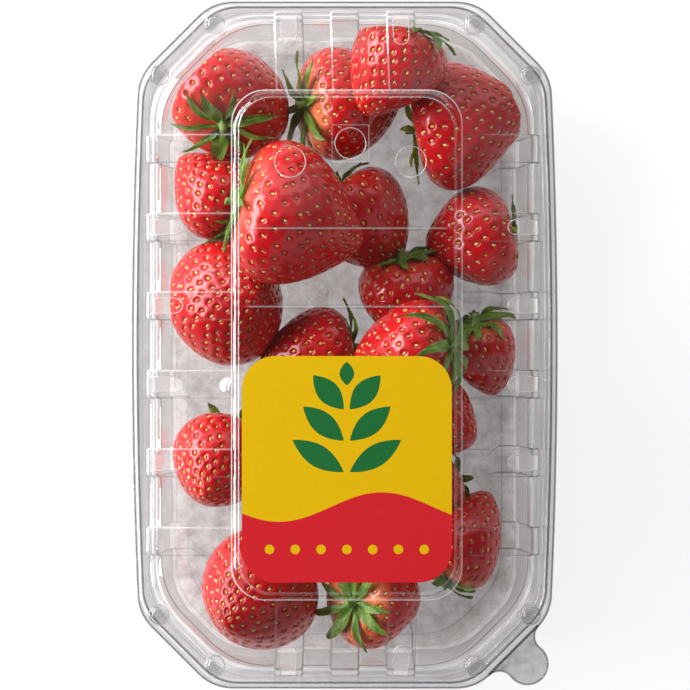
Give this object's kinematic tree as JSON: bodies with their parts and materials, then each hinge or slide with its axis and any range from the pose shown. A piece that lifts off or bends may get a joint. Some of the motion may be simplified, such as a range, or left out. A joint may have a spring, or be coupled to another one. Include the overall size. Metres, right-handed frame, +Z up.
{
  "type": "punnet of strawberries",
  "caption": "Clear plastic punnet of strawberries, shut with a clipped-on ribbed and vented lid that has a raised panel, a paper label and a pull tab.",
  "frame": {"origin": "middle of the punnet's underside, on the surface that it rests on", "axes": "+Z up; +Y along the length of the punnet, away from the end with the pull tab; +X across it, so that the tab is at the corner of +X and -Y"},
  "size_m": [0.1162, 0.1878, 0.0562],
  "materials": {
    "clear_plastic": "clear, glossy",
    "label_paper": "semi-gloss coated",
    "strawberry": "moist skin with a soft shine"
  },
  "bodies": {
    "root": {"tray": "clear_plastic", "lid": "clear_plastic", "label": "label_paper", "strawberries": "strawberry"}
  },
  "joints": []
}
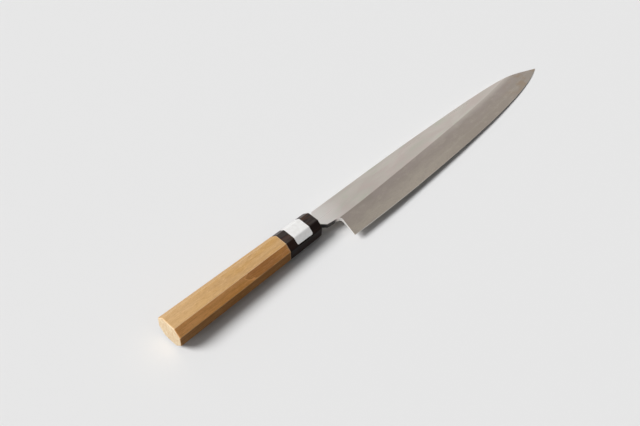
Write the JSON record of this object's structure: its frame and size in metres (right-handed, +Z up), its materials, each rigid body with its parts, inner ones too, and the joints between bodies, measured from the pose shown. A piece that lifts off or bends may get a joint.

EXERCISE: From the records above, extract every entry verbatim.

EXERCISE OUTPUT:
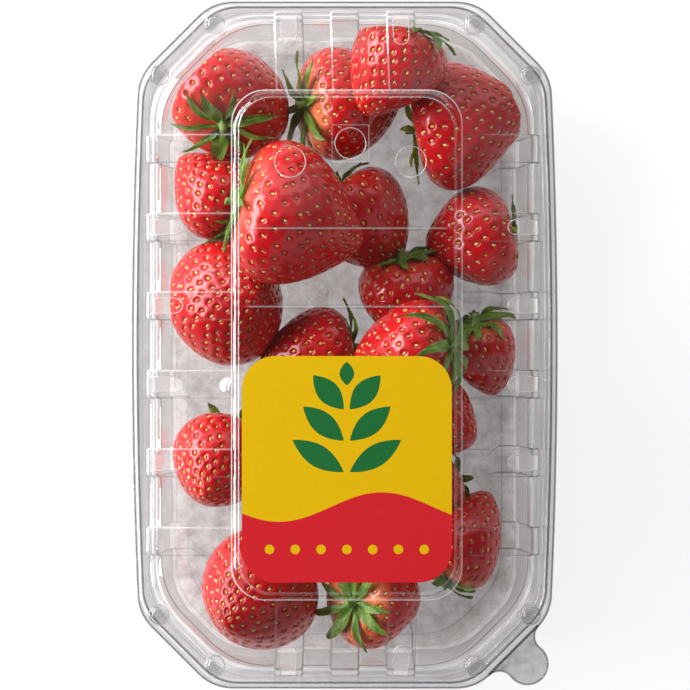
Give this object's kinematic tree as JSON: bodies with their parts and materials, then each hinge or slide with its axis and any range from the pose shown. A piece that lifts off or bends may get a joint. Some of the motion may be simplified, such as a range, or left out. A joint may have a spring, or be coupled to another one. Include the overall size. Metres, right-handed frame, +Z up.
{
  "type": "punnet of strawberries",
  "caption": "Clear plastic punnet of strawberries, shut with a clipped-on ribbed and vented lid that has a raised panel, a paper label and a pull tab.",
  "frame": {"origin": "middle of the punnet's underside, on the surface that it rests on", "axes": "+Z up; +Y along the length of the punnet, away from the end with the pull tab; +X across it, so that the tab is at the corner of +X and -Y"},
  "size_m": [0.1162, 0.1878, 0.0562],
  "materials": {
    "clear_plastic": "clear, glossy",
    "label_paper": "semi-gloss coated",
    "strawberry": "moist skin with a soft shine"
  },
  "bodies": {
    "root": {"tray": "clear_plastic", "lid": "clear_plastic", "label": "label_paper", "strawberries": "strawberry"}
  },
  "joints": []
}
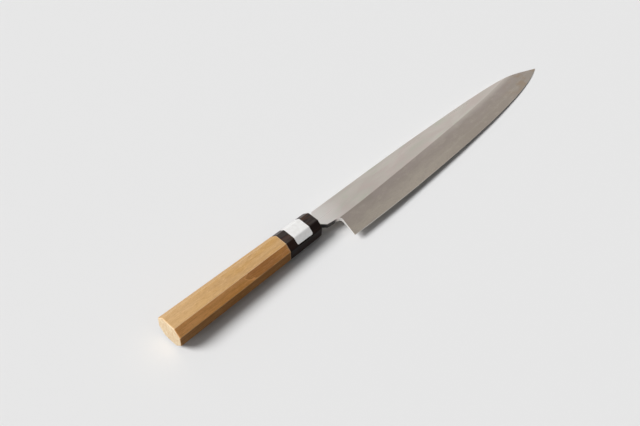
Write the JSON record of this object's structure: its frame and size in metres (right-handed, +Z up), its materials, each rigid body with its parts, inner ones too, and the joints between bodies, measured from the pose shown. A piece that lifts off or bends may get a joint.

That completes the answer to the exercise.